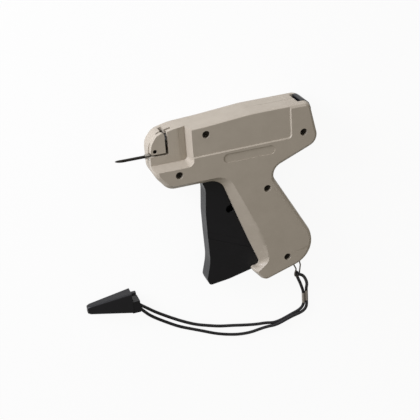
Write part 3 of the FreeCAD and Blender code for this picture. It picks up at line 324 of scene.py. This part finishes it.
lowerRoute = (
    (119.6, -153.2, 1.4), (119.5, -156.2, 2.0), (118.0, -159.2, 3.3), (114.0, -161.8, 3.7),
    (107.0, -163.1, 3.7), (101.8, -164.7, 3.7), (96.5, -166.5, 3.7), (91.0, -168.0, 3.5),
    (85.6, -168.3, 2.4), (79.5, -169.5, 1.3), (71.0, -170.7, 1.25), (61.0, -169.8, 1.25),
    (51.0, -167.1, 1.25), (41.5, -163.5, 1.25), (32.0, -158.6, 1.25), (22.5, -154.0, 1.25),
    (13.0, -149.2, 1.25), (4.0, -143.0, 1.25), (-1.5, -138.9, 1.4), (-5.6, -135.3, 2.4),
    (-9.8, -130.8, 4.0), (-13.6, -125.6, 6.0), (-16.2, -121.9, 7.2),
)


def cordCurve(name, route):
    data = bpy.data.curves.new(name, "CURVE")
    data.dimensions = "3D"
    data.resolution_u = cord["resolution"]
    data.bevel_depth = cord["diameter"] / 2
    data.bevel_resolution = cord["roundness"]
    data.use_fill_caps = True
    spline = data.splines.new("NURBS")
    spline.points.add(len(route) - 1)
    for point, (x, y, height) in zip(spline.points, route):
        spot = tablePoint(x, y, height)
        point.co = (spot.x, spot.y, spot.z, 1)
    spline.order_u = 3
    spline.use_endpoint_u = True
    piece = bpy.data.objects.new(name, data)
    bpy.context.scene.collection.objects.link(piece)
    data.materials.append(cordBraid)
    return piece


def routeLength(piece):
    # the length of the smooth line itself, without its thickness
    plain = piece.copy()
    plain.data = piece.data.copy()
    plain.data.bevel_depth = 0
    bpy.context.scene.collection.objects.link(plain)
    bpy.context.view_layer.update()
    line = bpy.data.meshes.new_from_object(plain.evaluated_get(bpy.context.evaluated_depsgraph_get()))
    spots = [v.co.copy() for v in line.vertices]
    bpy.data.objects.remove(plain)
    return sum((b - a).length for a, b in zip(spots, spots[1:]))


loopCord = cordCurve("lanyardLoop", loopRoute)
upperCord = cordCurve("lanyardUpperStrand", upperRoute)
lowerCord = cordCurve("lanyardLowerStrand", lowerRoute)
crimp = copyOfNode("crimp_ferrule", "crimpFerrule", edgeMm=0.5, segments=3)
finishPiece(crimp, "case", crimpMetal, "crimp_metal", "crimp_ferrule")
cap = copyOfNode("needle_cap", "needleCap", edgeMm=0.4, segments=3)
finishPiece(cap, "case", blackAbs, "black_plastic", "needle_cap")
for piece, node, route, end, extras in (
    (loopCord, "lanyard_loop", loopRoute, "object", []),
    (upperCord, "lanyard_upper_strand", upperRoute, "object", []),
    (lowerCord, "lanyard_lower_strand", lowerRoute, "fitting", [cap]),
):
    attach(piece, "case")
    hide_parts(node)
    length = routeLength(piece)
    print(piece.name, "length %.4f" % length)
print("cords laid")

# Recess behind the nose: its floor falls away in a slow curve towards the rear wall
recess = {"start": 18.5, "end": 26.45, "low": -5.85, "high": 21.0, "floor": 5.0, "corner": 2.45,
          "deep": 1.8, "over": 0.6, "bow": 25.0, "bowY": 5.0, "bowLength": 60.0}
cornerX = recess["end"] - recess["corner"]
cornerY = recess["low"] + recess["corner"]
foot = recess["floor"] - recess["deep"]
crown = recess["floor"] + recess["over"]
slope = boxCutter((recess["start"], recess["low"], foot), (cornerX, recess["high"], crown))
rearStrip = boxCutter((recess["start"], cornerY, foot), (recess["end"], recess["high"], crown))
applyBoolean(slope, rearStrip, "UNION")
roundCorner = rodCutter((cornerX, cornerY, (foot + crown) / 2), recess["corner"], crown - foot)
applyBoolean(slope, roundCorner, "UNION")
bow = rodCutter((recess["start"], recess["bowY"], recess["floor"] - recess["bow"]), recess["bow"],
                recess["bowLength"], alongY=True)
applyBoolean(slope, bow, "DIFFERENCE")

# Notch in the top of the nose, where the fasteners enter
notch = {"front": 10.0, "rear": 12.9, "foot": 11.5, "top": 21.0, "far": -7.6, "near": 0.6}


def notchCutter():
    return boxCutter((notch["front"], notch["foot"], notch["far"]),
                     (notch["rear"], notch["top"], notch["near"]))


# Parting line: a fine groove along the top of the case, in straight runs between these spots
seam = {"depth": 0.45, "width": 0.24, "over": 1,
        "spots": ((19.0, 18.2), (41.0, 19.5), (72.0, 22.3), (113.0, 22.7))}
seamCutters = []
for (x0, y0), (x1, y1) in zip(seam["spots"], seam["spots"][1:]):
    runLength = math.hypot(x1 - x0, y1 - y0)
    runTurn = math.degrees(math.atan2(y1 - y0, x1 - x0))
    runLow = (x0, y0 - seam["depth"], 0)
    runHigh = (x0 + runLength, y0 + seam["over"], seam["width"])
    seamCutters.append(boxCutter(runLow, runHigh, turnZ=runTurn, pivot=(x0, y0, 0)))

# Case and lock lever
case = {"edge": 0.35, "leverEdge": 0.4}
leftCase = copyOfNode("left_shell", "leftCase", case["edge"], cutters=[slope, notchCutter()] + seamCutters)
finishPiece(leftCase, "case", caseAbs, "case_plastic", "left_shell")
rightCase = copyOfNode("right_shell", "rightCase", case["edge"], cutters=[notchCutter()])
finishPiece(rightCase, "case", caseAbs, "case_plastic", "right_shell")
lockLever = copyOfNode("needle_lock_lever", "lockLever", case["leverEdge"])
finishPiece(lockLever, "lock_lever", caseAbs, "case_plastic", "needle_lock_lever")

# Trigger, with a shallow band across its side, and the thumb button
band = {"x": 52.5, "y": -74.3, "half": 22.0, "width": 5.2, "side": 6.0, "depth": 0.35, "over": 2,
        "turn": -24.5}
bandLow = (band["x"] - band["half"], band["y"] - band["width"] / 2, band["side"] - band["depth"])
bandHigh = (band["x"] + band["half"], band["y"] + band["width"] / 2, band["side"] + band["over"])
trigger = copyOfNode("trigger", "triggerMoulding", edgeMm=0.5, segments=3,
                     cutters=[boxCutter(bandLow, bandHigh, turnZ=band["turn"])])
finishPiece(trigger, "trigger", blackAbs, "black_plastic", "trigger")
button = copyOfNode("release_button", "thumbButton", edgeMm=0.6, segments=3)
finishPiece(button, "release_button", blackAbs, "black_plastic", "release_button")

# Five cross-headed screws: the heads sit a little under the side of the case, their dark steel partly painted
# hole shade
screwPlaces = ((17.3, -12.8), (38.6, 13.0), (110.1, 1.4), (81.0, -36.1), (94.3, -94.8))
screwHead = {"radius": 2.3, "foot": 9.0, "top": 12.0, "rim": 0.25, "over": 1,
             "crossHalf": 0.3, "crossReach": 1.35, "crossDepth": 0.9, "firstTurn": 20.0, "nextTurn": 31.0}
screws = copyOfNode("shell_screws", "caseScrews", edgeMm=0.15)
finishPiece(screws, "case", screwSteelWithHoleShade, "steel", "shell_screws")
for index, (x, y) in enumerate(screwPlaces):
    deselectAll()
    middle = (screwHead["foot"] + screwHead["top"]) / 2
    bpy.ops.mesh.primitive_cylinder_add(vertices=48, radius=screwHead["radius"] / mmPerMetre,
                                        depth=(screwHead["top"] - screwHead["foot"]) / mmPerMetre,
                                        location=toolPoint(x, y, middle))
    head = bpy.context.object
    head.name = "screwHead%d" % index
    bpy.ops.object.transform_apply(location=True, rotation=True, scale=True)
    for long, short in ((screwHead["crossReach"], screwHead["crossHalf"]),
                        (screwHead["crossHalf"], screwHead["crossReach"])):
        arm = boxCutter((x - long, y - short, screwHead["top"] - screwHead["crossDepth"]),
                        (x + long, y + short, screwHead["top"] + screwHead["over"]),
                        turnZ=screwHead["firstTurn"] + screwHead["nextTurn"] * index, pivot=(x, y, 0))
        applyBoolean(head, arm, "DIFFERENCE")
    makeActive(head)
    softenEdges(head, screwHead["rim"], segments=3)
    bpy.ops.object.shade_smooth_by_angle(angle=math.radians(smoothAngle))
    finishPiece(head, "case", screwSteelWithHoleShade, "steel")

# Needle with its collar, and the wire eye of the lanyard
needle = copyOfNode("needle", "slottedNeedle")
finishPiece(needle, "case", needleSteel, "needle_steel", "needle")
base = copyOfNode("needle_base", "needleBase", edgeMm=0.12)
finishPiece(base, "case", collarSteel, "needle_steel", "needle_base")
clip = copyOfNode("lanyard_clip", "wireClip")
finishPiece(clip, "case", wireSteel, "steel", "lanyard_clip")
print("case and trigger dressed")

# The rigid pieces inside the case keep their solids and get real finishes
insideFinishes = {
    "drive_lever": greyNylon, "slider": greyNylon, "feed_wheel": greyNylon, "feed_pawl": greyNylon,
    "lock_lever_pin": pinSteel, "trigger_pivot_pin": brightSteel, "drive_lever_pin": brightSteel,
    "trigger_roller_pin": brightSteel, "slider_pin": brightSteel, "push_rod": brightSteel,
    "feed_wheel_axle": brightSteel, "feed_pawl_pin": brightSteel, "cutter_blade": brightSteel,
    "release_bar": brightSteel,
}
for name, material in insideFinishes.items():
    for slotItem in nodes[name].material_slots:
        slotItem.material = material

# The return spring reaches from its post in the grip to the drive lever; the button's spring gets a mesh of
# its own
returnSpring = copyOfNode("return_spring", "returnSpring")
dressPiece(returnSpring, brightSteel, "steel", "return_spring")
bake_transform(returnSpring)
buttonSpring = copyOfNode("button_spring", "buttonSpring")
finishPiece(buttonSpring, "case", brightSteel, "steel", "button_spring")
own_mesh(buttonSpring)
print("inside dressed")

# Stage: a pale floor that the camera sees as white, and that gives the object less light
stage = {"floorSize": 3.0, "floorColour": "#f4f4f4", "floorGlow": 0.35, "seenGlow": 0.92}
deselectAll()
bpy.ops.mesh.primitive_plane_add(size=stage["floorSize"], location=(0, 0, 0))
floor = bpy.context.object
floor.name = "paleFloor"
floorPaint = newMaterial("paleFloorPaint")
rays = addNode(floorPaint, "ShaderNodeLightPath")
seen = addNode(floorPaint, "ShaderNodeMath", {"operation": "MAXIMUM"},
               {0: rays.outputs["Is Camera Ray"], 1: rays.outputs["Is Glossy Ray"]})
seenThrough = addNode(floorPaint, "ShaderNodeMath", {"operation": "MAXIMUM"},
                      {0: seen.outputs[0], 1: rays.outputs["Is Transmission Ray"]})
share = addNode(floorPaint, "ShaderNodeMapRange", {"To Min": stage["floorGlow"], "To Max": stage["seenGlow"]},
                {"Value": seenThrough.outputs[0]})
matte = addNode(floorPaint, "ShaderNodeBsdfDiffuse", {"Color": sRgb(stage["floorColour"])})
glow = addNode(floorPaint, "ShaderNodeEmission", {"Color": (1, 1, 1, 1), "Strength": 1.0})
mixed = addNode(floorPaint, "ShaderNodeMixShader", None,
                {0: share.outputs[0], 1: matte.outputs[0], 2: glow.outputs[0]})
finishMaterial(floorPaint, mixed)
floor.data.materials.append(floorPaint)

# Room: soft warm light that is stronger from the nose and the top, and a white background
room = {"brightSide": (-0.62, 0.75, 0.2), "darkEnd": -0.8, "brightEnd": 0.9, "dark": 0.1, "bright": 0.76,
        "colour": (1.0, 0.96, 0.89, 1)}
world = bpy.data.worlds.new("softRoom")
bpy.context.scene.world = world
world.use_nodes = True
world.node_tree.nodes.clear()
worldRays = addNode(world, "ShaderNodeLightPath")
worldSeen = addNode(world, "ShaderNodeMath", {"operation": "MAXIMUM"},
                    {0: worldRays.outputs["Is Camera Ray"], 1: worldRays.outputs["Is Transmission Ray"]})
facing = addNode(world, "ShaderNodeTexCoord")
towardsKey = addNode(world, "ShaderNodeVectorMath", {"operation": "DOT_PRODUCT", 1: room["brightSide"]},
                     {0: facing.outputs["Generated"]})
roomStrength = addNode(world, "ShaderNodeMapRange",
                       {"From Min": room["darkEnd"], "From Max": room["brightEnd"],
                        "To Min": room["dark"], "To Max": room["bright"]},
                       {"Value": towardsKey.outputs["Value"]})
roomLight = addNode(world, "ShaderNodeBackground", {"Color": room["colour"]},
                    {"Strength": roomStrength.outputs[0]})
roomSeen = addNode(world, "ShaderNodeBackground", {"Color": (1, 1, 1, 1), "Strength": 1.0})
worldMix = addNode(world, "ShaderNodeMixShader", None,
                   {0: worldSeen.outputs[0], 1: roomLight.outputs[0], 2: roomSeen.outputs[0]})
addNode(world, "ShaderNodeOutputWorld", None, {"Surface": worldMix.outputs[0]})

# Key lamp: a slightly cool disc, low on the side of the nose and the top
key = {"direction": (-0.76, 0.6, 0.22), "distance": 0.9, "size": 0.5, "watts": 9.4,
       "colour": (0.97, 1.0, 1.13)}
lampData = bpy.data.lights.new("keyLamp", "AREA")
lampData.shape = "DISK"
lampData.size = key["size"]
lampData.energy = key["watts"]
lampData.color = key["colour"]
lamp = bpy.data.objects.new("keyLamp", lampData)
bpy.context.scene.collection.objects.link(lamp)
aim = Vector(key["direction"]).normalized()
lampTurn = aim.to_track_quat("Z", "Y").to_matrix().to_4x4()
lamp.matrix_world = Matrix.Translation(aim * key["distance"]) @ lampTurn
bpy.context.scene.view_settings.view_transform = "Standard"
print("stage lit")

_Exercise brief:_
Copy every single line of the material above that holds "returnSpring".

_Solution to this task:_
returnSpring = copyOfNode("return_spring", "returnSpring")
dressPiece(returnSpring, brightSteel, "steel", "return_spring")
bake_transform(returnSpring)